§ **WRITTEN EXERCISE**
Repeat the lines below exactly as written, please, from the line with "Write the Blender" to the line with "TAPER_END = 0.2", both lines included, and no others.

§ **RECORD LIST**
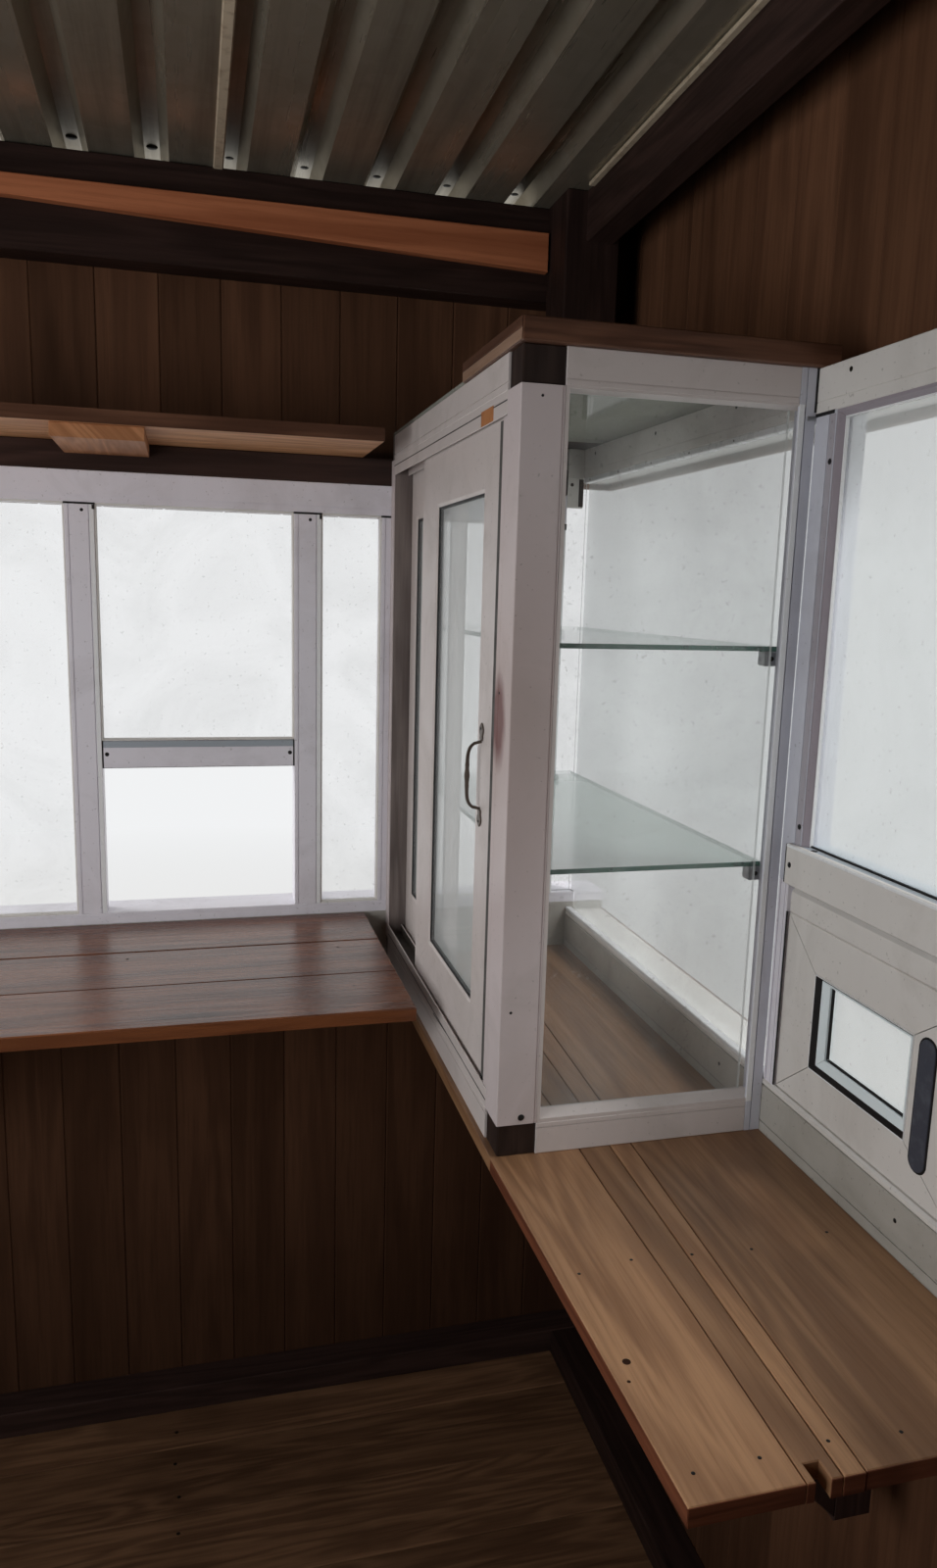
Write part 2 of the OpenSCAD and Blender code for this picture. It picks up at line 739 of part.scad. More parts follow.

==

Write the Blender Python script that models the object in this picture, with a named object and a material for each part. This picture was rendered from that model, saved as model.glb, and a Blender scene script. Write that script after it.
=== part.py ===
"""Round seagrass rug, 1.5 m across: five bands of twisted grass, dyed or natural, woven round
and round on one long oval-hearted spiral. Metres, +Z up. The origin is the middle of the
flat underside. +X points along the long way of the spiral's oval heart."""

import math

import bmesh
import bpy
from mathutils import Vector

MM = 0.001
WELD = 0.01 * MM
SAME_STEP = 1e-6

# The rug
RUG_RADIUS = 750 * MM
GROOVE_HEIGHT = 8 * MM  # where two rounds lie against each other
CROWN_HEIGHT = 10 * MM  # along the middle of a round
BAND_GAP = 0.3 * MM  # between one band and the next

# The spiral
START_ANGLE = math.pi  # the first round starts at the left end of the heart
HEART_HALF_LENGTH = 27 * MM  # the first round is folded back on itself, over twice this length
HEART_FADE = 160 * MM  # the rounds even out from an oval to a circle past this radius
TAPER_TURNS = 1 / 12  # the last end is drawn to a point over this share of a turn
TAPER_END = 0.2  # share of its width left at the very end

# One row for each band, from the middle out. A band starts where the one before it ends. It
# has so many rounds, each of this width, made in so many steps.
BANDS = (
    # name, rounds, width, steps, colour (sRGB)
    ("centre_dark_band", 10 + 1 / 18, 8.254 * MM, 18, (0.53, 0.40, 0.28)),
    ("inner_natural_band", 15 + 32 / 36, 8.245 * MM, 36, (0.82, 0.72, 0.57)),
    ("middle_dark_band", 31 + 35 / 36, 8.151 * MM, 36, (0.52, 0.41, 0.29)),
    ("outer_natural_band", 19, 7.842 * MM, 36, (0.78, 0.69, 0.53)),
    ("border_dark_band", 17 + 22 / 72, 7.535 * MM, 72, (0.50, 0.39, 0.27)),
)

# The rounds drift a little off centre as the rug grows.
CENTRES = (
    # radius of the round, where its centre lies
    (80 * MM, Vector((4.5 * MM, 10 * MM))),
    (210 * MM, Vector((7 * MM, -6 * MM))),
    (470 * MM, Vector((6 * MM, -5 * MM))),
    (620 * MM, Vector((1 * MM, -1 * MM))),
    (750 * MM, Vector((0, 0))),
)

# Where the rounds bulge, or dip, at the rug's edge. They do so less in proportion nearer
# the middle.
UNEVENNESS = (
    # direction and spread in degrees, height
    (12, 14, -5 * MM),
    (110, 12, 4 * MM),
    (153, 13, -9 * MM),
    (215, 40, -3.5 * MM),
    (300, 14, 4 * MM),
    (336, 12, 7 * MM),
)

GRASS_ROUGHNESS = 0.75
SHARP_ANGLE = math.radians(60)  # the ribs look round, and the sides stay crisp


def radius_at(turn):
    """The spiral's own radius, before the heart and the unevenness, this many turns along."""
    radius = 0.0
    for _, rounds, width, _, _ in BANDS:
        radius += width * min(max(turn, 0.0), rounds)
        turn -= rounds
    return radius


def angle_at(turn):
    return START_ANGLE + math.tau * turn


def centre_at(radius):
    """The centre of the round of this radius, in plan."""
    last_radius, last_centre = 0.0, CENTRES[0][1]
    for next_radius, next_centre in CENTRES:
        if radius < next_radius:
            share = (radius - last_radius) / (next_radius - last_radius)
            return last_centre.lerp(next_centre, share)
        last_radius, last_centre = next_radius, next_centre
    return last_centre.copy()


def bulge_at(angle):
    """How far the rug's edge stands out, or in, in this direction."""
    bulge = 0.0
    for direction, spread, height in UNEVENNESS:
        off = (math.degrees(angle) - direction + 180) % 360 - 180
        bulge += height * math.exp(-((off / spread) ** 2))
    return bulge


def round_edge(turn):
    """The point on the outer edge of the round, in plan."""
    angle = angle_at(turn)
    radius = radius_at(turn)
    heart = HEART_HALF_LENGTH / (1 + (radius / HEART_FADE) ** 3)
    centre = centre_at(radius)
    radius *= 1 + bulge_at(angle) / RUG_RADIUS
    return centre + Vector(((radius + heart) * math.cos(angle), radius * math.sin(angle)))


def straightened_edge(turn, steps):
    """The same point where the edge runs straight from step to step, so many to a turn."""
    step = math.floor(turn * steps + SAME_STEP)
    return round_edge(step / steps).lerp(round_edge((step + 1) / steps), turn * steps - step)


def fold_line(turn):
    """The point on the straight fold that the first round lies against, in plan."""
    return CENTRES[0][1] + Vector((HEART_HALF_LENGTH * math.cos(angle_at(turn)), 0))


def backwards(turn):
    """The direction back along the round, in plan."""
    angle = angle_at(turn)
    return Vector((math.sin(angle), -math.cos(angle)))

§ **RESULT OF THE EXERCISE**
Write the Blender Python script that models the object in this picture, with a named object and a material for each part. This picture was rendered from that model, saved as model.glb, and a Blender scene script. Write that script after it.
=== part.py ===
"""Round seagrass rug, 1.5 m across: five bands of twisted grass, dyed or natural, woven round
and round on one long oval-hearted spiral. Metres, +Z up. The origin is the middle of the
flat underside. +X points along the long way of the spiral's oval heart."""

import math

import bmesh
import bpy
from mathutils import Vector

MM = 0.001
WELD = 0.01 * MM
SAME_STEP = 1e-6

# The rug
RUG_RADIUS = 750 * MM
GROOVE_HEIGHT = 8 * MM  # where two rounds lie against each other
CROWN_HEIGHT = 10 * MM  # along the middle of a round
BAND_GAP = 0.3 * MM  # between one band and the next

# The spiral
START_ANGLE = math.pi  # the first round starts at the left end of the heart
HEART_HALF_LENGTH = 27 * MM  # the first round is folded back on itself, over twice this length
HEART_FADE = 160 * MM  # the rounds even out from an oval to a circle past this radius
TAPER_TURNS = 1 / 12  # the last end is drawn to a point over this share of a turn
TAPER_END = 0.2  # share of its width left at the very end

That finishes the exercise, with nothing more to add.